* **WHAT IS ASKED**
Below is a block of data; give all of it again word for word.
+++
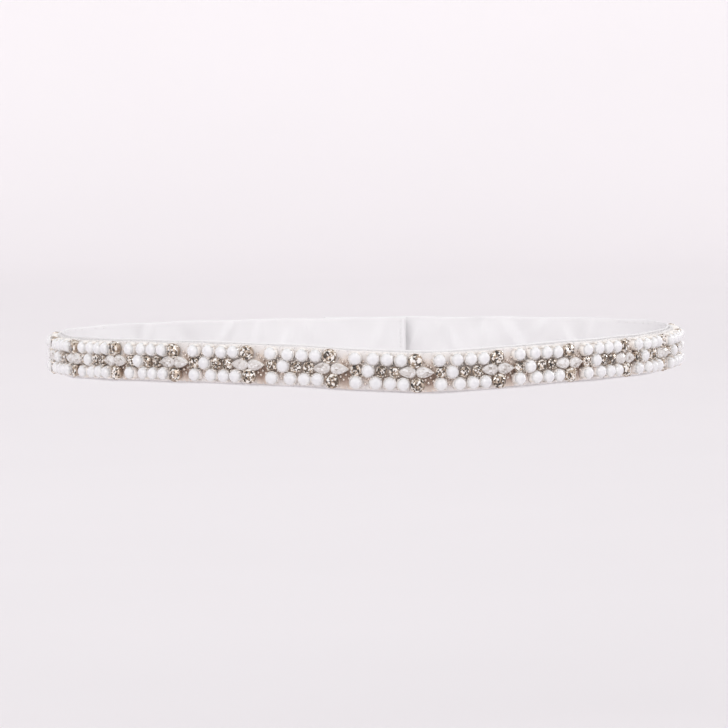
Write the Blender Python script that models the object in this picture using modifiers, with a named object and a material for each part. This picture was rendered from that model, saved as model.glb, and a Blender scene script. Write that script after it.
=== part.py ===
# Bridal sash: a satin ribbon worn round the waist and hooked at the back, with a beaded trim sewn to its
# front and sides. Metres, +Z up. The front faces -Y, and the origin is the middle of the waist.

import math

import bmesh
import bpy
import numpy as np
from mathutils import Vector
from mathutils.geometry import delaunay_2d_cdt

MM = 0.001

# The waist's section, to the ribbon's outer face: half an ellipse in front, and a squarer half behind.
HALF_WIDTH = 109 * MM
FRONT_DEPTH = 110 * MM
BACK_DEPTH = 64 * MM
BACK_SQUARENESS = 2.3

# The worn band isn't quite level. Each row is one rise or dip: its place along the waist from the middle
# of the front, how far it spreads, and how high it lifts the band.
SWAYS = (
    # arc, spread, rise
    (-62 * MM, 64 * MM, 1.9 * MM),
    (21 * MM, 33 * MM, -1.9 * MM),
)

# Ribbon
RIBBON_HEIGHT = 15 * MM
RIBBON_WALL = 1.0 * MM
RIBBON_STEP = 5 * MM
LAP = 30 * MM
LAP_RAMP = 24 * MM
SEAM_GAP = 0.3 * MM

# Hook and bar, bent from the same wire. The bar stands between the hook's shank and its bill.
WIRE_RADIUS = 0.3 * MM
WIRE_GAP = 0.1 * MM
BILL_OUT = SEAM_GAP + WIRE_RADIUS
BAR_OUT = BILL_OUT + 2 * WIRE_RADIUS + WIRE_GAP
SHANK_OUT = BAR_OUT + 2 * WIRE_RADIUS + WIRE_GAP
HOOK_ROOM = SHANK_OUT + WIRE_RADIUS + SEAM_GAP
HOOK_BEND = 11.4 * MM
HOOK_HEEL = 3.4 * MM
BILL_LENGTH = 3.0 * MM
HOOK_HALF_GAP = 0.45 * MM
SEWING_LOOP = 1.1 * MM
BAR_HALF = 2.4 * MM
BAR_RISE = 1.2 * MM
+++
* **TASK OUTPUT**
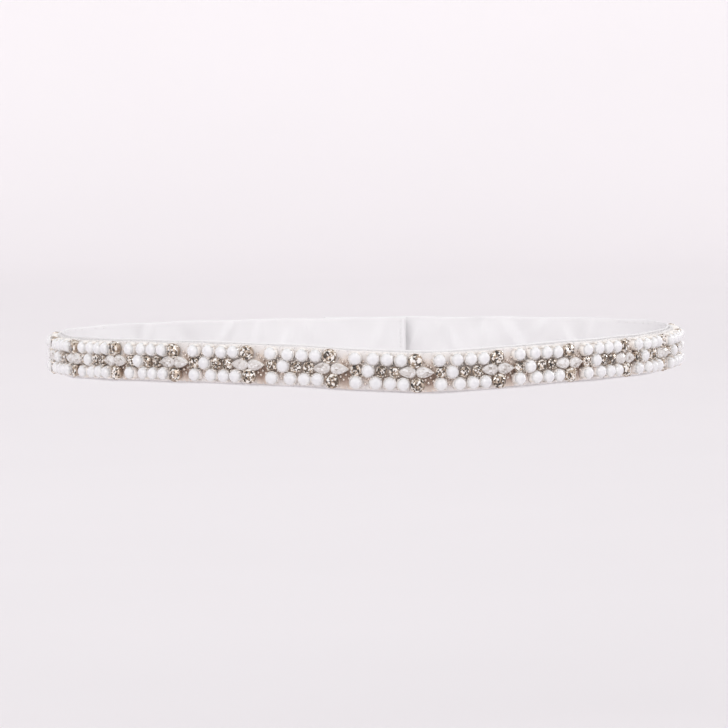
Write the Blender Python script that models the object in this picture using modifiers, with a named object and a material for each part. This picture was rendered from that model, saved as model.glb, and a Blender scene script. Write that script after it.
=== part.py ===
# Bridal sash: a satin ribbon worn round the waist and hooked at the back, with a beaded trim sewn to its
# front and sides. Metres, +Z up. The front faces -Y, and the origin is the middle of the waist.

import math

import bmesh
import bpy
import numpy as np
from mathutils import Vector
from mathutils.geometry import delaunay_2d_cdt

MM = 0.001

# The waist's section, to the ribbon's outer face: half an ellipse in front, and a squarer half behind.
HALF_WIDTH = 109 * MM
FRONT_DEPTH = 110 * MM
BACK_DEPTH = 64 * MM
BACK_SQUARENESS = 2.3

# The worn band isn't quite level. Each row is one rise or dip: its place along the waist from the middle
# of the front, how far it spreads, and how high it lifts the band.
SWAYS = (
    # arc, spread, rise
    (-62 * MM, 64 * MM, 1.9 * MM),
    (21 * MM, 33 * MM, -1.9 * MM),
)

# Ribbon
RIBBON_HEIGHT = 15 * MM
RIBBON_WALL = 1.0 * MM
RIBBON_STEP = 5 * MM
LAP = 30 * MM
LAP_RAMP = 24 * MM
SEAM_GAP = 0.3 * MM

# Hook and bar, bent from the same wire. The bar stands between the hook's shank and its bill.
WIRE_RADIUS = 0.3 * MM
WIRE_GAP = 0.1 * MM
BILL_OUT = SEAM_GAP + WIRE_RADIUS
BAR_OUT = BILL_OUT + 2 * WIRE_RADIUS + WIRE_GAP
SHANK_OUT = BAR_OUT + 2 * WIRE_RADIUS + WIRE_GAP
HOOK_ROOM = SHANK_OUT + WIRE_RADIUS + SEAM_GAP
HOOK_BEND = 11.4 * MM
HOOK_HEEL = 3.4 * MM
BILL_LENGTH = 3.0 * MM
HOOK_HALF_GAP = 0.45 * MM
SEWING_LOOP = 1.1 * MM
BAR_HALF = 2.4 * MM
BAR_RISE = 1.2 * MM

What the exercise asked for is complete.